Gambar 1. Evolusi Kebutuhan Fleksibilitas Indonesia dan Pendorongnya (Managing Seasonal and Interannual Variability of Renewables – Analysis – IEA)
Saat ini, fleksibilitas sistem kelistrikan Indonesia sebagian besar didorong oleh variasi permintaan listrik, mengingat rendahnya pangsa VRE di jaringan (Managing Seasonal and Interannual Variability of Renewables – Analysis – IEA). Namun, seiring meningkatnya penetrasi VRE dari waktu ke waktu menurut rancangan RUKN terbaru—kebutuhan fleksibilitas meningkat. Meskipun sistem saat ini menunjukkan musim yang rendah, hal ini akan berubah seiring dengan terus bertambahnya pangsa VRE.

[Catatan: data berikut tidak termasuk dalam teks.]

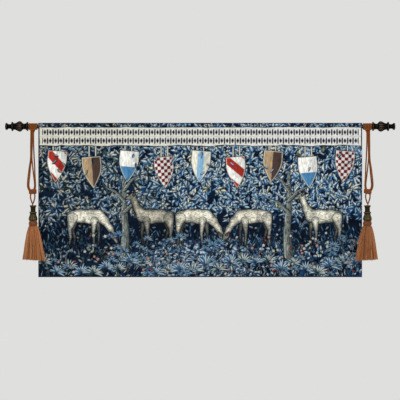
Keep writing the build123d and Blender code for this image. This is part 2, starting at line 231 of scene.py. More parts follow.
class Shade:
    """One node material. Patterns are in the frame's coordinates, in metres."""

    def __init__(self, name, rough=0.8, metal=0.0, specular=0.5, sheen=0.0, sheen_rough=0.5, coat=0.0,
                 coat_rough=0.3):
        self.material = bpy.data.materials.new(name)
        self.material.use_nodes = True
        self.tree = self.material.node_tree
        self.bsdf = self.tree.nodes["Principled BSDF"]
        plain = {"Roughness": rough, "Metallic": metal, "Specular IOR Level": specular, "Sheen Weight": sheen,
                 "Sheen Roughness": sheen_rough, "Coat Weight": coat, "Coat Roughness": coat_rough}
        for key, value in plain.items():
            self.bsdf.inputs[key].default_value = value
        self.place = self.node("ShaderNodeTexCoord").outputs["Object"]

    def node(self, kind, **settings):
        node = self.tree.nodes.new(kind)
        for key, value in settings.items():
            setattr(node, key, value)
        return node

    def join(self, value, socket):
        if isinstance(value, bpy.types.NodeSocket):
            self.tree.links.new(value, socket)
        else:
            socket.default_value = value

    def stretched(self, scale, turn=(0, 0, 0)):
        node = self.node("ShaderNodeMapping")
        self.join(self.place, node.inputs["Vector"])
        node.inputs["Scale"].default_value = scale
        node.inputs["Rotation"].default_value = turn
        return node.outputs["Vector"]

    def noise(self, scale, detail=2.0, rough=0.5, vector=None):
        node = self.node("ShaderNodeTexNoise")
        self.join(self.place if vector is None else vector, node.inputs["Vector"])
        for key, value in (("Scale", scale), ("Detail", detail), ("Roughness", rough)):
            node.inputs[key].default_value = value
        return node.outputs["Fac"]

    def bands(self, scale, direction, distortion):
        node = self.node("ShaderNodeTexWave", wave_type="BANDS", bands_direction=direction)
        self.join(self.place, node.inputs["Vector"])
        node.inputs["Scale"].default_value = scale
        node.inputs["Distortion"].default_value = distortion
        return node.outputs["Fac"]

    def value(self, name):
        return self.node("ShaderNodeAttribute", attribute_name=name).outputs["Fac"]

    def colour_of(self, name):
        return self.node("ShaderNodeAttribute", attribute_name=name).outputs["Color"]

    def math(self, operation, a, b=0.0, clamp=False):
        node = self.node("ShaderNodeMath", operation=operation, use_clamp=clamp)
        self.join(a, node.inputs[0])
        self.join(b, node.inputs[1])
        return node.outputs["Value"]

    def ramp(self, value, *stops):
        """stops are (position, sRGB colour)."""
        node = self.node("ShaderNodeValToRGB")
        self.join(value, node.inputs["Fac"])
        marks = node.color_ramp.elements
        while len(marks) < len(stops):
            marks.new(0.5)
        for mark, (at, colour) in zip(marks, stops):
            mark.position = at
            mark.color = linear(*colour)
        return node.outputs["Color"]

    def mix(self, factor, a, b, blend="MIX"):
        node = self.node("ShaderNodeMix", data_type="RGBA", blend_type=blend)
        self.join(factor, node.inputs[0])
        self.join(a, node.inputs[6])
        self.join(b, node.inputs[7])
        return node.outputs[2]

    def scaled(self, colour, value):
        """The colour times a number that varies."""
        grey = self.node("ShaderNodeCombineColor")
        for key in ("Red", "Green", "Blue"):
            self.join(value, grey.inputs[key])
        return self.mix(1.0, colour, grey.outputs["Color"], "MULTIPLY")

    def span(self, value, low, high):
        """0..1 made low..high."""
        return self.math("ADD", self.math("MULTIPLY", value, high - low), low)

    def colour(self, value):
        self.join(value, self.bsdf.inputs["Base Color"])
        return self

    def roughness(self, value):
        self.join(value, self.bsdf.inputs["Roughness"])
        return self

    def bump(self, *layers):
        """layers are (height, distance in metres), the coarsest first."""
        normal = None
        for height, distance in layers:
            node = self.node("ShaderNodeBump")
            node.inputs["Strength"].default_value = 1.0
            node.inputs["Distance"].default_value = distance
            self.join(height, node.inputs["Height"])
            if normal is not None:
                self.join(normal, node.inputs["Normal"])
            normal = node.outputs["Normal"]
        self.join(normal, self.bsdf.inputs["Normal"])
        return self


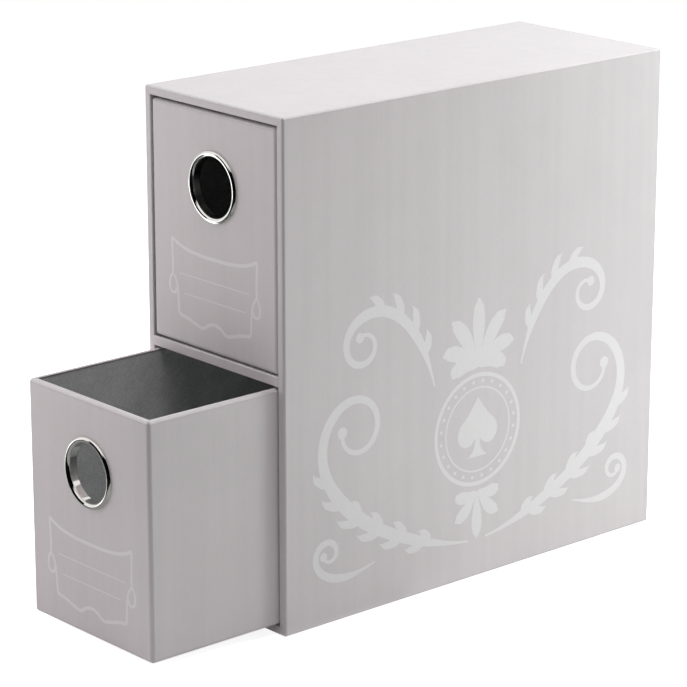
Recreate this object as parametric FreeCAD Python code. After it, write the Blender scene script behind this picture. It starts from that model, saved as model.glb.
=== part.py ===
import FreeCAD, Part
import math
import os

os.makedirs("parts", exist_ok=True)

# A tall card box: a paper-covered case of greyboard with two pull-out drawers, one above the other.
# Millimetres. +X is to the right of someone facing the drawers, the drawers pull out towards -Y and
# +Z is up. The origin is the centre of the case's underside.

# Drawer, measured over its paper.
drawer_width = 78.4
drawer_height = 100.1
drawer_length = 209.2
drawer_board = 2.3
drawer_edge_radius = 1.5

# Case.
case_board = 3.3
divider_board = 3.7
case_edge_radius = 1.0
mouth_edge_radius = 0.35

# Papers, and the covered card on each bay's floor, which the drawer slides on.
wrap_paper = 0.2
lining_paper = 0.2
base_paper = 0.2
base_paper_margin = 2.0
floor_card = 0.6
floor_card_margin = 1.5          # from the bay's sides and back
floor_card_setback = 5.0          # from the front of the case
case_lining_setback = 0.45
rim_wrap_depth = 0.3

# Room around each drawer in its bay.
side_clearance = 0.6
top_clearance = 1.0
glide_clearance = 0.1
back_clearance = 0.3
front_recess = 0.2

# How far the lower drawer stands open at rest.
lower_drawer_opening = 65.0

# Finger ring: one turned eyelet, clinched over a washer inside the drawer.
ring_height = 69.5            # of its centre, above the drawer's underside
ring_flange_radius = 15.0
ring_outer_roll = 1.2         # radius of the flange's round from its edge up to its crown
ring_inner_roll = 1.4         # and on from the crown into the bore
ring_lip_radius = 0.6         # of the rolled rear lip
ring_sheet = 0.4
ring_hole_clearance = 0.1
washer_radius = 15.4
washer_thickness = 0.5

# Places worked out from the sizes above.
drawer_wall = wrap_paper + drawer_board + lining_paper
case_wall = wrap_paper + case_board + lining_paper
divider_wall = lining_paper + divider_board + lining_paper
bay_width = drawer_width + 2 * side_clearance
bay_height = floor_card + glide_clearance + drawer_height + top_clearance
case_width = bay_width + 2 * case_wall
case_depth = front_recess + drawer_length + back_clearance + case_wall
front_y = -case_depth / 2
back_y = case_depth / 2
bay_back_y = back_y - case_wall
lower_floor_z = base_paper + case_wall
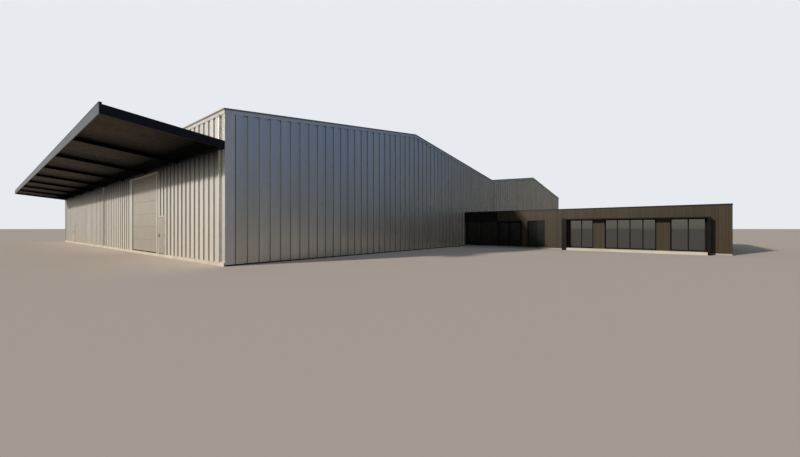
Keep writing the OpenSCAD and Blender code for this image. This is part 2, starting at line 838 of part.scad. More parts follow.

Gambar 2. Proyeksi Sumber Fleksibilitas Peningkatan Indonesia
Pemodelan kami, berdasarkan draf RUKN, menggambarkan bagaimana pasokan fleksibilitas Indonesia akan berkembang. Negara ini akan semakin bergantung pada sumber fleksibilitas bersih konvensional, khususnya tenaga air. Tenaga air akan memainkan peran penting dalam mengurangi ketergantungan pada bahan bakar fosil seperti batubara dan gas sekaligus melengkapi sumber energi baru seperti amonia dan hidrogen, yang dapat beroperasi serupa dengan pembangkit listrik berbasis fosil tradisional. Selain itu, penyimpanan baterai akan sangat penting dalam memastikan fleksibilitas sepanjang tahun.
Untuk sistem kepulauan dan kuasi-pulau seperti Indonesia, menjaga keseimbangan pasokan-permintaan jangka pendek dan memastikan stabilitas frekuensi merupakan tantangan tersendiri karena terbatasnya sumber daya fleksibilitas. Menurut analisis inventarisasi IEA (Integrating Solar and Wind – Analysis – IEA), upaya untuk meningkatkan fleksibilitas sistem sedang dilakukan. Langkah-langkah utama meliputi:
- Meningkatkan pembangkit listrik konvensional untuk menyesuaikan output mereka lebih cepat.
- Menetapkan mekanisme kapasitas agar tetap beroperasi.
- Menetapkan standar teknis yang lebih ketat untuk pembangkit VRE.
- Memperluas program respons permintaan untuk mencakup pelanggan komersial dan perumahan.
- Memanfaatkan kemampuan teknologi yang bekerja cepat seperti sistem penyimpanan energi baterai (BESS). Selain itu, peningkatan prakiraan untuk pembangkitan VRE dan beban bersih merupakan prioritas untuk meminimalkan kebutuhan fleksibilitas tambahan akibat ketidakpastian VRE.
Tantangan terkait integrasi VRE tidak boleh dilihat sebagai hambatan untuk memperluas kapasitas, terutama bagi negara-negara seperti Indonesia yang berada dalam tahap awal adopsi VRE. Dampak VRE pada tingkat sistem yang relatif rendah pada tahap awal ini, dikombinasikan dengan ketersediaan langkah-langkah integrasi yang hemat biaya, menawarkan peluang untuk meningkatkan penyebaran energi terbarukan tanpa mengorbankan stabilitas sistem. Dengan menerapkan strategi integrasi inti bersamaan dengan perluasan VRE, Indonesia dapat mempercepat transisi energi bersihnya dan membangun sistem tenaga listrik yang lebih tangguh dan berkelanjutan.